— Start of Provided data —
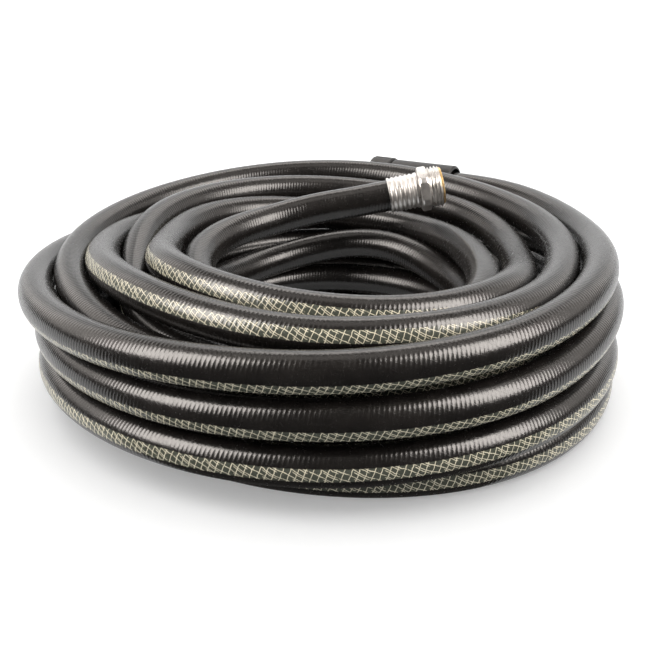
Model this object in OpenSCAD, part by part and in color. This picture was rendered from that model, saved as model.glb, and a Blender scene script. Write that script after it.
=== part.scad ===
// Coiled reinforced PVC rinse hose with a male hose coupling on one end and a
// swivelling female hose coupling in a black sleeve grip on the other.
// Units are millimetres, +Z is up, the floor is z = 0.

/* [Hose] */
// Outside diameter of the hose
hose_d = 20.5; // [19:0.5:21]
// Bore of the hose
hose_bore = 15.9; // [15:0.1:16.4]

/* [Coil] */
// Radius of the middle of the outermost turns
coil_r = 176; // [174:0.5:177]
// Radial distance from one turn to the next
turn_pitch = 22; // [21.5:0.5:22.5]
// How far the axis of the coil lies in front of the middle of the whole object
coil_shift = 8; // [4:1:10]

/* [Male coupling] */
// Length of the crimped sleeve
male_ferrule_l = 20.2; // [18:0.2:21]
// Outside diameter of the crimped sleeve over its ridges
male_ferrule_d = 23.4; // [23:0.1:25]
// Distance across the flats of the hexagon collar
male_hex_af = 27.2; // [26.6:0.1:30]
// Width of the hexagon collar
male_hex_w = 6.6; // [5:0.1:8]
// Outside diameter of the male thread
male_thread_d = 27; // [26.8:0.05:27.1]
// Length of the male thread
male_thread_l = 8.1; // [7:0.1:11]
// Diameter of the brass lip at the mouth
male_lip_d = 24.6; // [22:0.1:25.4]

/* [Female coupling] */
// Outside diameter of the sleeve grip
grip_d = 30; // [28:0.5:31]
// Inside diameter of the open rear end of the sleeve grip
grip_mouth_d = 26; // [25:0.5:26.5]
// Outside diameter of the swivel nut
nut_d = 32; // [31:0.5:33]
// Diameter of the internal thread of the swivel nut
nut_thread_d = 27.2; // [27:0.05:27.4]
// Number of grip flutes around the swivel nut
nut_flutes = 12; // [8:1:16]
// Thickness of the rubber washer
washer_t = 2.8; // [2:0.1:2.8]

/* [Hidden] */

hose_r = hose_d / 2;
bore_r = hose_bore / 2;
fit = 0.05;          // radial clearance of a running fit
hose_black = "#2b2a2b";
metal_silver = "#d2d0cc";
metal_brass = "#c9a45c";
grip_black = "#1b1c1d";

// The free male end: its place, the turn of its axis about Z, and its tilt.
male_at = [38, 62, 97];
male_turn = 2;
male_tilt = 11;

// The female end: place of the last of the curved hose, and heading.
female_at_angle = 56;
female_at_r = 180.5;
female_at_z = 83;
female_heading = 150;

// Key points of the free male end, from inside the coil to the coupling.
male_keys = [
    [-30, -90, 65], [-65, -60, 70], [-80, -20, 75], [-70, 20, 80],
    [-35, 50, 85], [0, 60, 90], male_at
];

// Key points of the last turn, as [angle, radius, height], from inside the
// coil at the back, once around on top of the outermost turns, to the grip.
female_keys = [
    [110, 180, 55], [155, 180, 60], [200, 175, 65], [245, 175, 70], [290, 170, 75],
    [335, 160, 80], [375, 165, 80], [400, 180, 80], [360 + female_at_angle, female_at_r, female_at_z]
];

// A smooth curve through the key points k, with n steps from each to the next.
function between(a, b, c, d, u) =
    0.5 * (2 * b + (c - a) * u + (2 * a - 5 * b + 4 * c - d) * u * u + (3 * b - a - 3 * c + d) * u * u * u);
function smooth(k, n) = let (m = len(k) - 1) concat(
    [for (i = [0:m - 1], j = [0:n - 1])
        between(k[max(i - 1, 0)], k[i], k[i + 1], k[min(i + 2, m)], j / n)],
    [k[m]]
);

function polar(p) = [p[1] * cos(p[0]), p[1] * sin(p[0]), p[2]];
function unit(v) = v / norm(v);

// Sweeps a closed tube of radius r and n sides along the points p.
module tube(p, r, n = 12) {
    m = len(p);
    t = [for (i = [0:m - 1]) unit(p[min(i + 1, m - 1)] - p[max(i - 1, 0)])];
    rings = [
        for (i = [0:m - 1])
            let (s = unit(cross(t[i], [0, 0, 1])), u = cross(s, t[i]))
                for (k = [0:n - 1]) p[i] + r * (cos(360 * k / n) * s + sin(360 * k / n) * u)
    ];
    sides = [
        for (i = [0:m - 2], k = [0:n - 1])
            let (a = i * n + k, b = i * n + (k + 1) % n)
                [a, a + n, b + n, b]
    ];
    polyhedron(
        rings,
        concat(sides, [[for (k = [0:n - 1]) k]], [[for (k = [n - 1:-1:0]) (m - 1) * n + k]]),
        convexity = 6
    );
}

module at_coil() {
    translate([0, -coil_shift, 0]) children();
}

module at_male() {
    at_coil() translate(male_at) rotate([0, 90 - male_tilt, male_turn]) children();
}

module at_female() {
    at_coil()
        translate(polar([female_at_angle, female_at_r, female_at_z]))
            rotate([0, 90, female_heading]) children();
}

// Outer shape of the wound hose: five turns wide and four turns high, with the
// top row left free on the outermost and innermost turns for the two ends.
module coil_outline() {
    rows = [3, 4, 4, 4, 3];
    for (c = [0:4], k = [0:rows[c] - 1])
        translate([coil_r - turn_pitch * (4 - c), hose_r + k * hose_d]) circle(hose_r, $fn = 64);
    inner = coil_r - 4 * turn_pitch - 4;
    translate([inner + 4, 0]) square([4 * turn_pitch, hose_r]);
    translate([inner, hose_r]) square([4 * turn_pitch + 8, 2.2 * hose_d]);
    translate([inner + turn_pitch, hose_r]) square([2 * turn_pitch + 8, 3.2 * hose_d]);
}

module hose_coil() {
    color(hose_black) at_coil() rotate_extrude($fn = 128) coil_outline();
}

// All points of the route p but the last, then a short straight stretch along
// the direction t to the point e, so that the tube meets its end squarely.
function squared(p, e, t) = concat([for (i = [0:len(p) - 2]) p[i]], [e - 4 * t, e]);

module hose_male_lead() {
    t = [cos(male_tilt) * cos(male_turn), cos(male_tilt) * sin(male_turn), sin(male_tilt)];
    color(hose_black) at_coil() tube(squared(smooth(male_keys, 2), male_at, t), hose_r);
}

module hose_female_lead() {
    t = [cos(female_heading), sin(female_heading), 0];
    e = polar([female_at_angle, female_at_r, female_at_z]);
    color(hose_black) at_coil() tube(squared([for (p = smooth(female_keys, 3)) polar(p)], e, t), hose_r);
}

// A straight end of the hose with its true bore, z from 0.
module hose_end(l) {
    difference() {
        cylinder(h = l, r = hose_r, $fn = 64);
        translate([0, 0, -1]) cylinder(h = l + 2, r = bore_r, $fn = 64);
    }
}

module hose_male_end() {
    color(hose_black) at_male() translate([0, 0, 0.02]) hose_end(16);
}

module hose_female_end() {
    color(hose_black) at_female() translate([0, 0, 0.02]) hose_end(45.8);
}

// Crimped sleeve with rounded ridges: a body of length l with a front lip
// that closes to the radius lip_r.
module crimped(l, r, inner_r, lip_r, lip_w, ridges) {
    pitch = (l - 2.4) / ridges;
    rotate_extrude($fn = 64)
        polygon(concat(
            [[inner_r, 0], [r - 0.5, 0], [r, 0.5]],
            [
                for (i = [0:ridges - 1], q = [[0, 1.2], [-0.75, 1.2 + pitch * 0.3], [-0.75, 1.2 + pitch * 0.5], [0, 1.2 + pitch * 0.8]])
                    [r + q[0], q[1] + i * pitch]
            ],
            [[r, l - 0.5], [r - 0.5, l], [lip_r, l], [lip_r, l - lip_w], [inner_r, l - lip_w]]
        ));
}

module male_ferrule() {
    color(metal_silver) at_male() crimped(male_ferrule_l, male_ferrule_d / 2, hose_r + 0.1, 9.6, 3.2, 6);
}

module male_body() {
    z1 = male_ferrule_l + 0.2;
    z2 = z1 + male_hex_w;
    color(metal_silver)
        at_male() difference() {
            union() {
                translate([0, 0, 17.1]) cylinder(h = 4, r = 9.5, $fn = 64);
                intersection() {
                    translate([0, 0, z1]) cylinder(h = male_hex_w, r = male_hex_af / sqrt(3), $fn = 6);
                    // rounds the corners of the hexagon on both faces
                    translate([0, 0, z1]) rotate_extrude($fn = 64)
                        polygon([[0, 0], [male_hex_af / 2 - 0.1, 0], [male_hex_af / 2 + 1.1, 1], [male_hex_af / 2 + 1.1, male_hex_w - 1], [male_hex_af / 2 - 0.1, male_hex_w], [0, male_hex_w]]);
                }
                translate([0, 0, z2 - 0.5]) cylinder(h = 1.2, r = 12.4, $fn = 64);
                translate([0, 0, z2 + 0.6]) cylinder(h = male_thread_l - 0.6, r = male_thread_d / 2, $fn = 96);
            }
            translate([0, 0, 16]) cylinder(h = 40, r = bore_r, $fn = 64);
        }
}

// Brass tube that is expanded inside the hose end. Its rolled lip covers the
// mouth of the male thread.
module male_insert() {
    z3 = male_ferrule_l + 0.2 + male_hex_w + male_thread_l;
    color(metal_brass)
        at_male() difference() {
            union() {
                translate([0, 0, 1]) cylinder(h = z3 - 0.5, r = bore_r - fit, $fn = 64);
                translate([0, 0, z3]) rotate_extrude($fn = 64)
                    polygon([[0, 0], [male_lip_d / 2, 0], [male_lip_d / 2, 0.6], [male_lip_d / 2 - 0.7, 1.3], [8.2, 1.3], [0, 1.3]]);
            }
            cylinder(h = 60, r = bore_r - 1, $fn = 64);
        }
}

module female_ferrule() {
    color(metal_silver) at_female() translate([0, 0, 26]) crimped(22, 11.8, hose_r + 0.1, 8.6, 2, 6);
}

module female_stem() {
    color(metal_brass)
        at_female() difference() {
            union() {
                translate([0, 0, 27]) cylinder(h = 19, r = bore_r - fit, $fn = 64);
                // three shallow barbs that hold the hose
                for (z = [29, 34, 39]) translate([0, 0, z])
                    cylinder(h = 3, r1 = bore_r - 0.6, r2 = bore_r - fit, $fn = 64);
                translate([0, 0, 45.9]) cylinder(h = 17.4, r = 8.5, $fn = 64);
                translate([0, 0, 63]) cylinder(h = 2, r = 11.5, $fn = 64);
            }
            cylinder(h = 80, r = 6.5, $fn = 64);
        }
}

module female_grip() {
    color(grip_black)
        at_female() rotate_extrude($fn = 96)
            polygon([
                [grip_mouth_d / 2, 8.6], [grip_d / 2 - 0.9, 8.6], [grip_d / 2, 9.6], [grip_d / 2, 58.8],
                [grip_d / 2 - 0.8, 59.6], [8.6, 59.6], [8.6, 50], [12, 50], [12, 24], [grip_mouth_d / 2, 22]
            ]);
}

module female_nut() {
    color(grip_black)
        at_female() difference() {
            rotate_extrude($fn = 96)
                polygon([
                    [8.5 + fit, 60.2], [nut_d / 2 - 1, 60.2], [nut_d / 2, 61.2], [nut_d / 2, 76.4], [nut_d / 2 - 0.6, 77],
                    [nut_thread_d / 2, 77], [nut_thread_d / 2, 68], [13, 68], [13, 62.9], [8.5 + fit, 62.9]
                ]);
            for (i = [0:nut_flutes - 1]) rotate(i * 360 / nut_flutes)
                translate([nut_d / 2 + 1.1, 0, 62.5]) cylinder(h = 20, r = 1.9, $fn = 24);
        }
}

module female_washer() {
    color("#3a3a3a")
        at_female() translate([0, 0, 65.1]) difference() {
            cylinder(h = washer_t, r = 12.95, $fn = 64);
            translate([0, 0, -1]) cylinder(h = washer_t + 2, r = 7, $fn = 64);
        }
}

hose_coil();
hose_male_lead();
hose_female_lead();
hose_male_end();
male_ferrule();
male_body();
male_insert();
hose_female_end();
female_ferrule();
female_stem();
female_grip();
female_nut();
female_washer();
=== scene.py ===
import math

import bpy
import numpy as np
from mathutils import Matrix, Vector


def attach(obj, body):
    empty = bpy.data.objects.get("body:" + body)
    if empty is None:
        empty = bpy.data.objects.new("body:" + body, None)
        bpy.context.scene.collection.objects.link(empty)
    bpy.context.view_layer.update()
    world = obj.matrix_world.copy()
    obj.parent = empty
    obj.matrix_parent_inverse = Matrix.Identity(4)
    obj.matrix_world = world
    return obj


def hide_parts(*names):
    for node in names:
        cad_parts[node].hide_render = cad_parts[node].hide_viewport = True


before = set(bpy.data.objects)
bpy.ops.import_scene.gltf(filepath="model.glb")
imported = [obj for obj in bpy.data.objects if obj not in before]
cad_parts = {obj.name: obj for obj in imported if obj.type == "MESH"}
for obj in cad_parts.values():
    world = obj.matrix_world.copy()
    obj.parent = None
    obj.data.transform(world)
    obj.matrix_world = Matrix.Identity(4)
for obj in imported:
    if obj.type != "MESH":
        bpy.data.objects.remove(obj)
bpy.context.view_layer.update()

MM = 0.001
COIL_Y = -8.0                      # the coil's axis lies 8 mm in front of the row origin
HOSE_R = 10.25
BORE_R = 7.95


# ---------------------------------------------------------------- camera
cam_data = bpy.data.cameras.new("camera")
cam = bpy.data.objects.new("camera", cam_data)
bpy.context.scene.collection.objects.link(cam)
cam.location = (-0.0020, -0.5686, 0.2439)
cam.rotation_euler = (math.radians(90 - 20.93), 0.0, math.radians(0.36))
cam_data.sensor_width = 36.0
cam_data.lens = 948.5 / 646 * 36
cam_data.clip_start = 0.01
cam_data.clip_end = 30
bpy.context.scene.camera = cam


# ---------------------------------------------------------------- the hose's route
# The free ends, as in the CAD: where the coupling starts, and its axis.
def direction(heading, tilt):
    h, e = math.radians(heading), math.radians(tilt)
    return np.array([math.cos(e) * math.cos(h), math.cos(e) * math.sin(h), math.sin(e)])


MALE_AT = np.array([38.0, 62.0 + COIL_Y, 97.0])
MALE_DIR = direction(2, 11)
a = math.radians(56)
FEMALE_AT = np.array([180.5 * math.cos(a), 180.5 * math.sin(a) + COIL_Y, 83.0])
FEMALE_DIR = direction(150, 0)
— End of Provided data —
Your task is to collect every line above that contains the word "from".

Model this object in OpenSCAD, part by part and in color. This picture was rendered from that model, saved as model.glb, and a Blender scene script. Write that script after it.
// Radial distance from one turn to the next
// Key points of the free male end, from inside the coil to the coupling.
// Key points of the last turn, as [angle, radius, height], from inside the
// A smooth curve through the key points k, with n steps from each to the next.
// A straight end of the hose with its true bore, z from 0.
from mathutils import Matrix, Vector